*INFORMATION GIVEN*:
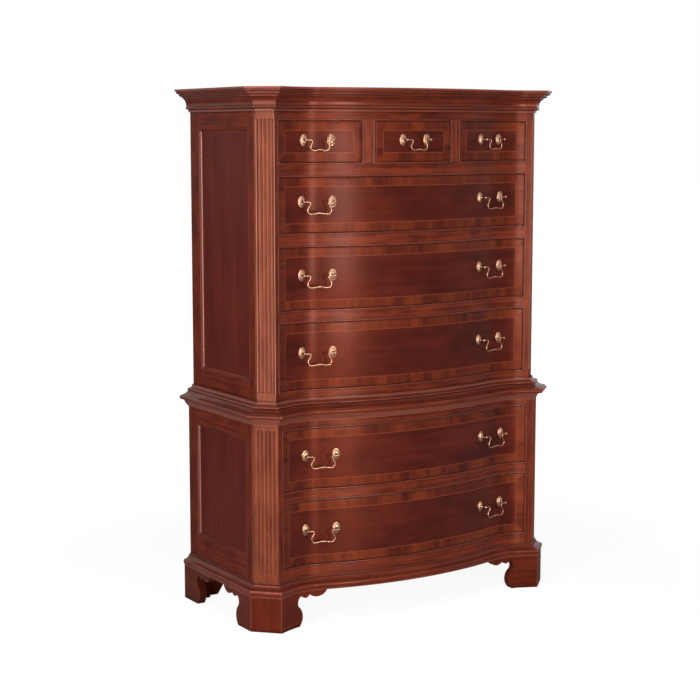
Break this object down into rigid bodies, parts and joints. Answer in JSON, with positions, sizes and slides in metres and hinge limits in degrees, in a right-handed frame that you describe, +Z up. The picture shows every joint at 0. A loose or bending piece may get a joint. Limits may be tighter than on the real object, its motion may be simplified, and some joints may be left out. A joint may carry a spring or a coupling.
{
  "type": "chest on chest",
  "caption": "Serpentine-fronted chest-on-chest: short drawers over long drawers in two cases with canted fluted corners, swan-neck bail pulls and scrolled bracket feet.",
  "frame": {"origin": "centre of the whole chest's footprint box at floor level", "axes": "+Z up, front towards -Y, +X to the right of someone who faces the front"},
  "size_m": [1.1186, 0.5381, 1.6],
  "materials": {
    "cherry": "satin lacquered reddish-brown cherry",
    "drawer_veneer": "satin cherry veneer with a string inlay and a cross-banded border",
    "side_veneer": "satin cherry veneer, grain upright",
    "secondary_wood": "plain sealed pale secondary wood",
    "brass": "lightly aged polished brass"
  },
  "bodies": {
    "carcass": {"cornice": "cherry", "waist_mouldings": "cherry", "base_moulding": "cherry", "top_board": "cherry", "lower_top_board": "cherry", "upper_front_rails": "cherry", "lower_front_rails": "cherry", "short_drawer_dividers": "cherry", "upper_corner_posts": "cherry", "lower_corner_posts": "cherry", "upper_side_frames": "cherry", "lower_side_frames": "cherry", "side_panels": "side_veneer", "upper_back_panel": "secondary_wood", "lower_back_panel": "secondary_wood", "upper_dust_panels": "secondary_wood", "lower_dust_panels": "secondary_wood", "drawer_guides": "secondary_wood", "drawer_stops": "secondary_wood", "front_bracket_feet": "cherry", "rear_bracket_feet": "cherry", "foot_blocks": "secondary_wood"},
    "drawer_1": {"drawer_front_1": "drawer_veneer", "drawer_box_1": "secondary_wood", "pull_mounts_1": "brass"},
    "drawer_2": {"drawer_front_2": "drawer_veneer", "drawer_box_2": "secondary_wood", "pull_mounts_2": "brass"},
    "drawer_3": {"drawer_front_3": "drawer_veneer", "drawer_box_3": "secondary_wood", "pull_mounts_3": "brass"},
    "drawer_4": {"drawer_front_4": "drawer_veneer", "drawer_box_4": "secondary_wood", "pull_mounts_4": "brass"},
    "drawer_5": {"drawer_front_5": "drawer_veneer", "drawer_box_5": "secondary_wood", "pull_mounts_5": "brass"},
    "drawer_6": {"drawer_front_6": "drawer_veneer", "drawer_box_6": "secondary_wood", "pull_mounts_6": "brass"},
    "drawer_7": {"drawer_front_7": "drawer_veneer", "drawer_box_7": "secondary_wood", "pull_mounts_7": "brass"},
    "drawer_8": {"drawer_front_8": "drawer_veneer", "drawer_box_8": "secondary_wood", "pull_mounts_8": "brass"},
    "bail_1": {"bail_1": "brass"},
    "bail_2": {"bail_2": "brass"},
    "bail_3": {"bail_3": "brass"},
    "bail_4_left": {"bail_4_left": "brass"},
    "bail_4_right": {"bail_4_right": "brass"},
    "bail_5_left": {"bail_5_left": "brass"},
    "bail_5_right": {"bail_5_right": "brass"},
    "bail_6_left": {"bail_6_left": "brass"},
    "bail_6_right": {"bail_6_right": "brass"},
    "bail_7_left": {"bail_7_left": "brass"},
    "bail_7_right": {"bail_7_right": "brass"},
    "bail_8_left": {"bail_8_left": "brass"},
    "bail_8_right": {"bail_8_right": "brass"}
  },
  "joints": [
    {"name": "drawer_1_slide", "type": "slide", "parent": "carcass", "child": "drawer_1", "axis": [0, -1, 0], "range_m": [0, 0.3]},
    {"name": "drawer_2_slide", "type": "slide", "parent": "carcass", "child": "drawer_2", "axis": [0, -1, 0], "range_m": [0, 0.3]},
    {"name": "drawer_3_slide", "type": "slide", "parent": "carcass", "child": "drawer_3", "axis": [0, -1, 0], "range_m": [0, 0.3]},
    {"name": "drawer_4_slide", "type": "slide", "parent": "carcass", "child": "drawer_4", "axis": [0, -1, 0], "range_m": [0, 0.3]},
    {"name": "drawer_5_slide", "type": "slide", "parent": "carcass", "child": "drawer_5", "axis": [0, -1, 0], "range_m": [0, 0.3]},
    {"name": "drawer_6_slide", "type": "slide", "parent": "carcass", "child": "drawer_6", "axis": [0, -1, 0], "range_m": [0, 0.3]},
    {"name": "drawer_7_slide", "type": "slide", "parent": "carcass", "child": "drawer_7", "axis": [0, -1, 0], "range_m": [0, 0.3]},
    {"name": "drawer_8_slide", "type": "slide", "parent": "carcass", "child": "drawer_8", "axis": [0, -1, 0], "range_m": [0, 0.3]},
    {"name": "bail_1_swing", "type": "hinge", "parent": "drawer_1", "child": "bail_1", "pos_m": [-0.31977, -0.19554, 1.448], "axis": [-0.973, 0.2308, 0], "range_deg": [-30, 100]},
    {"name": "bail_2_swing", "type": "hinge", "parent": "drawer_2", "child": "bail_2", "pos_m": [0, -0.24099, 1.448], "axis": [-1, 0, 0], "range_deg": [-30, 100]},
    {"name": "bail_3_swing", "type": "hinge", "parent": "drawer_3", "child": "bail_3", "pos_m": [0.31977, -0.19554, 1.448], "axis": [-0.973, -0.2308, 0], "range_deg": [-30, 100]},
    {"name": "bail_4_left_swing", "type": "hinge", "parent": "drawer_4", "child": "bail_4_left", "pos_m": [-0.32193, -0.19579, 1.268], "axis": [-0.9761, 0.2173, 0], "range_deg": [-30, 100]},
    {"name": "bail_4_right_swing", "type": "hinge", "parent": "drawer_4", "child": "bail_4_right", "pos_m": [0.32193, -0.19579, 1.268], "axis": [-0.9761, -0.2173, 0], "range_deg": [-30, 100]},
    {"name": "bail_5_left_swing", "type": "hinge", "parent": "drawer_5", "child": "bail_5_left", "pos_m": [-0.32193, -0.19579, 1.0515], "axis": [-0.9761, 0.2173, 0], "range_deg": [-30, 100]},
    {"name": "bail_5_right_swing", "type": "hinge", "parent": "drawer_5", "child": "bail_5_right", "pos_m": [0.32193, -0.19579, 1.0515], "axis": [-0.9761, -0.2173, 0], "range_deg": [-30, 100]},
    {"name": "bail_6_left_swing", "type": "hinge", "parent": "drawer_6", "child": "bail_6_left", "pos_m": [-0.32193, -0.19579, 0.8205], "axis": [-0.9761, 0.2173, 0], "range_deg": [-30, 100]},
    {"name": "bail_6_right_swing", "type": "hinge", "parent": "drawer_6", "child": "bail_6_right", "pos_m": [0.32193, -0.19579, 0.8205], "axis": [-0.9761, -0.2173, 0], "range_deg": [-30, 100]},
    {"name": "bail_7_left_swing", "type": "hinge", "parent": "drawer_7", "child": "bail_7_left", "pos_m": [-0.32208, -0.21366, 0.5135], "axis": [-0.9748, 0.2231, 0], "range_deg": [-30, 100]},
    {"name": "bail_7_right_swing", "type": "hinge", "parent": "drawer_7", "child": "bail_7_right", "pos_m": [0.32208, -0.21366, 0.5135], "axis": [-0.9748, -0.2231, 0], "range_deg": [-30, 100]},
    {"name": "bail_8_left_swing", "type": "hinge", "parent": "drawer_8", "child": "bail_8_left", "pos_m": [-0.32208, -0.21366, 0.2875], "axis": [-0.9748, 0.2231, 0], "range_deg": [-30, 100]},
    {"name": "bail_8_right_swing", "type": "hinge", "parent": "drawer_8", "child": "bail_8_right", "pos_m": [0.32208, -0.21366, 0.2875], "axis": [-0.9748, -0.2231, 0], "range_deg": [-30, 100]}
  ]
}
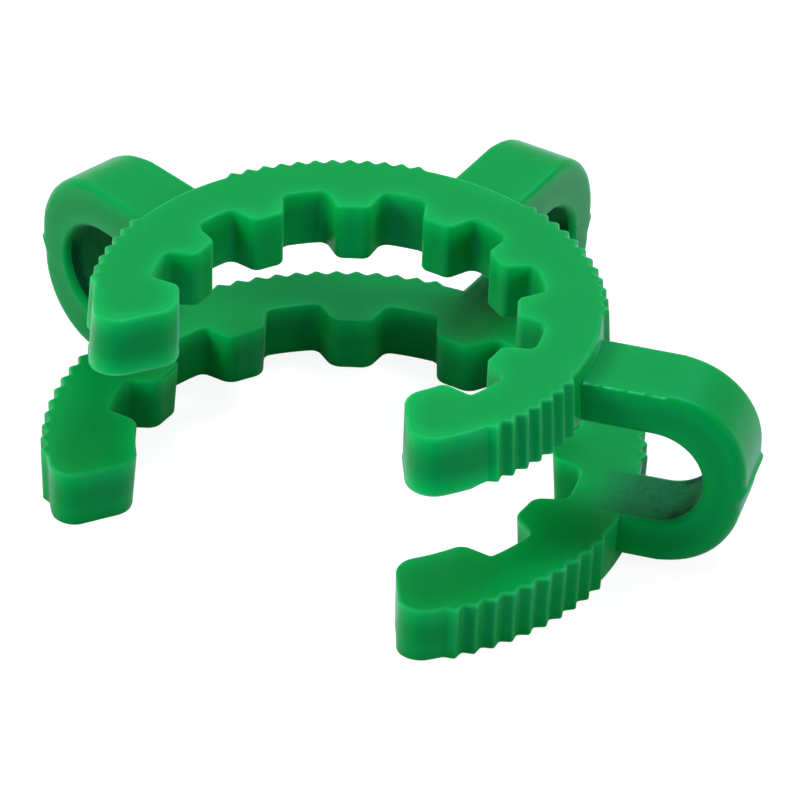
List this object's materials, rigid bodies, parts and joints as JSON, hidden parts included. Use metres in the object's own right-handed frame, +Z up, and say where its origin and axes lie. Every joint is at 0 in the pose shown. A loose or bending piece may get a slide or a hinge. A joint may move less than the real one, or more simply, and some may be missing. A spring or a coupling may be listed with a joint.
{
  "type": "ground glass joint clip",
  "caption": "Springy one-piece plastic clip: two toothed C-shaped rings of different sizes, joined by three outward loops, hold a taper joint together.",
  "frame": {"origin": "on the ring axis, level with the lower ring's underside", "axes": "+Z up along the ring axis from the larger ring to the smaller one, +Y towards the loop at the back, so the mouth faces -Y; X = 0 is the mirror plane"},
  "size_m": [0.06, 0.0452, 0.0163],
  "materials": {
    "clip": "satin moulded acetal, mid green, dyed through"
  },
  "bodies": {
    "root": {"clip": "clip"}
  },
  "joints": []
}
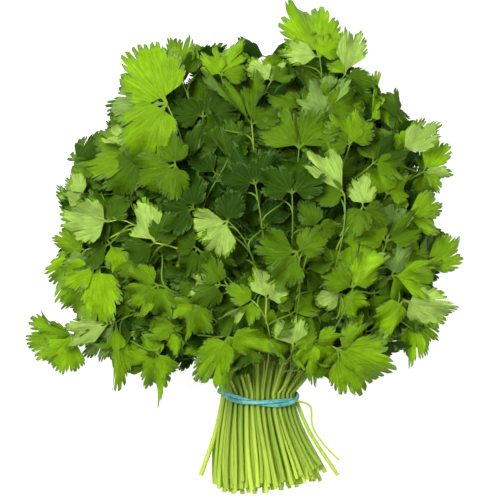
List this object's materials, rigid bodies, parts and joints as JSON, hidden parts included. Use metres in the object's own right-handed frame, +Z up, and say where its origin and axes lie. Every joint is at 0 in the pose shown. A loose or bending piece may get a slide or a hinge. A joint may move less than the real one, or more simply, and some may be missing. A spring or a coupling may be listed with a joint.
{
  "type": "coriander bunch",
  "caption": "Fresh cut coriander stems with lobed leaves, tied at the neck with a rubber band and lying on their side.",
  "frame": {"origin": "centre of the bounding box's underside, on the surface that the bunch lies on", "axes": "+Y from the cut ends along the stems to the leaf tips, +X to the right seen from above, +Z up out of the surface"},
  "size_m": [0.2446, 0.2784, 0.1024],
  "materials": {
    "leaf": "satin",
    "stem": "satin",
    "rubber_band": "satin"
  },
  "bodies": {
    "root": {"inner_stems": "stem", "loose_stem_1": "stem", "loose_stem_2": "stem", "rubber_band": "rubber_band", "slipped_stalk": "stem", "sprig_01": "leaf", "sprig_02": "leaf", "sprig_03": "leaf", "sprig_04": "leaf", "sprig_05": "leaf", "sprig_06": "leaf", "sprig_07": "leaf", "sprig_08": "leaf", "sprig_09": "leaf", "sprig_10": "leaf", "sprig_11": "leaf", "sprig_12": "leaf", "sprig_13": "leaf", "sprig_14": "leaf", "sprig_15": "leaf", "sprig_16": "leaf", "sprig_17": "leaf", "sprig_18": "leaf", "sprig_19": "leaf", "sprig_20": "leaf", "sprig_21": "leaf", "sprig_22": "leaf", "sprig_23": "leaf", "sprig_24": "leaf", "sprig_25": "leaf", "sprig_26": "leaf", "sprig_27": "leaf", "sprig_28": "leaf", "sprig_29": "leaf", "sprig_30": "leaf", "sprig_31": "leaf", "sprig_32": "leaf", "sprig_33": "leaf", "sprig_34": "leaf", "sprig_35": "leaf", "sprig_36": "leaf", "sprig_37": "leaf", "sprig_38": "leaf", "sprig_39": "leaf", "sprig_40": "leaf", "sprig_41": "leaf", "sprig_42": "leaf", "sprig_43": "leaf", "sprig_44": "leaf", "sprig_45": "leaf", "sprig_46": "leaf", "sprig_47": "leaf", "sprig_48": "leaf", "sprig_49": "leaf", "sprig_50": "leaf", "sprig_51": "leaf"}
  },
  "joints": []
}
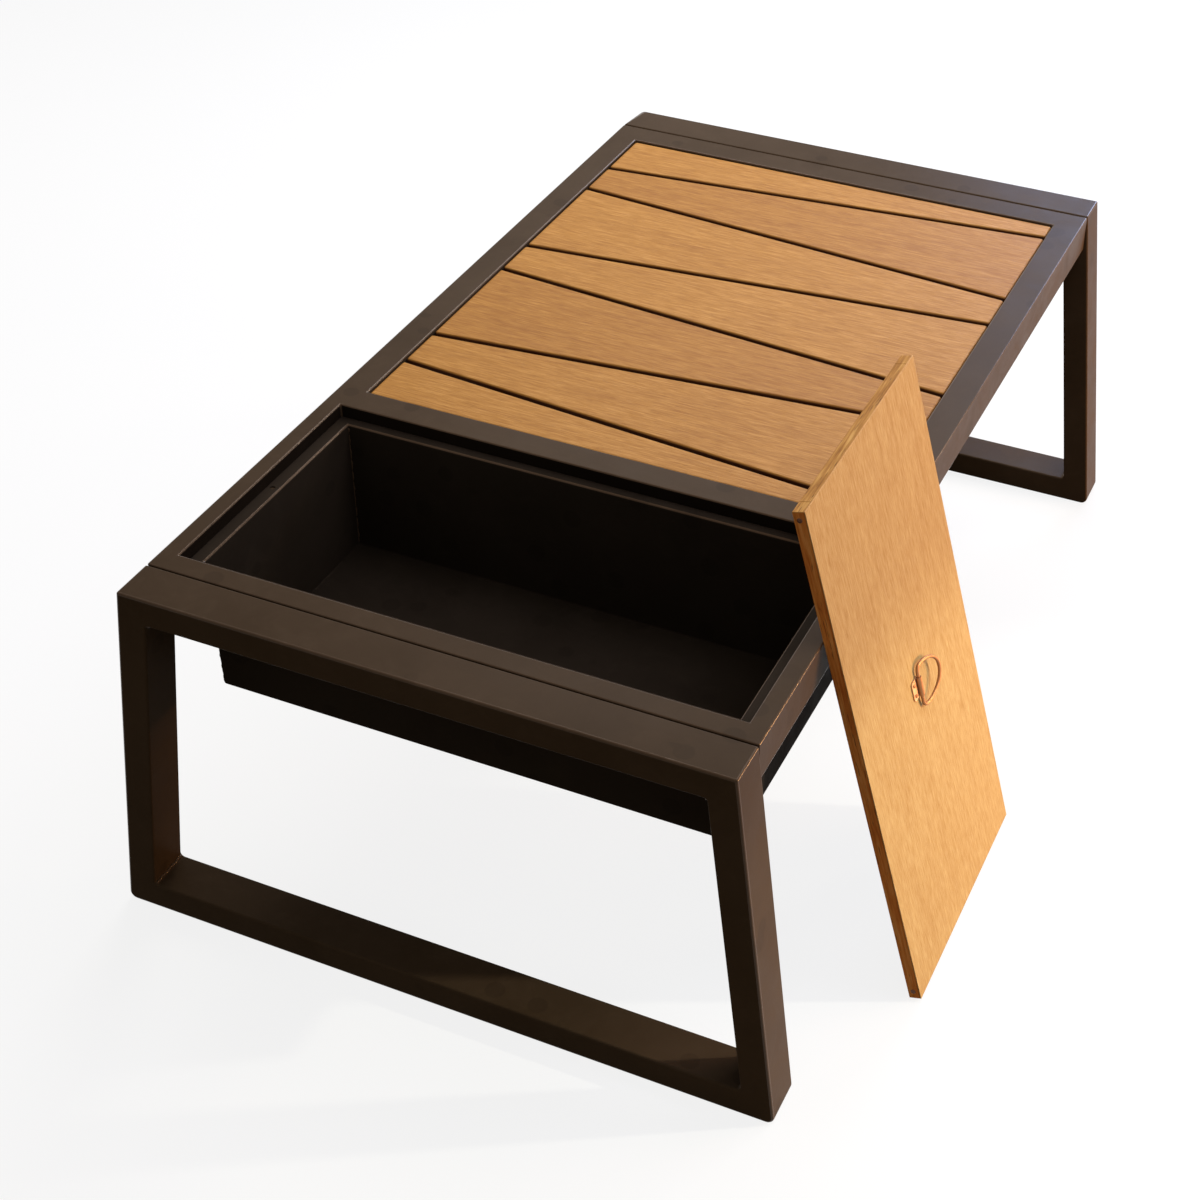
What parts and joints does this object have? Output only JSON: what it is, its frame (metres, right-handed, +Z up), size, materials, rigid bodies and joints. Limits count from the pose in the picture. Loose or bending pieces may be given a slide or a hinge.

*GIVEN REQUEST*:
Work out how many lines of the listing above include the word "picture". Reply with nothing but the count.

*EXERCISE OUTPUT*:
2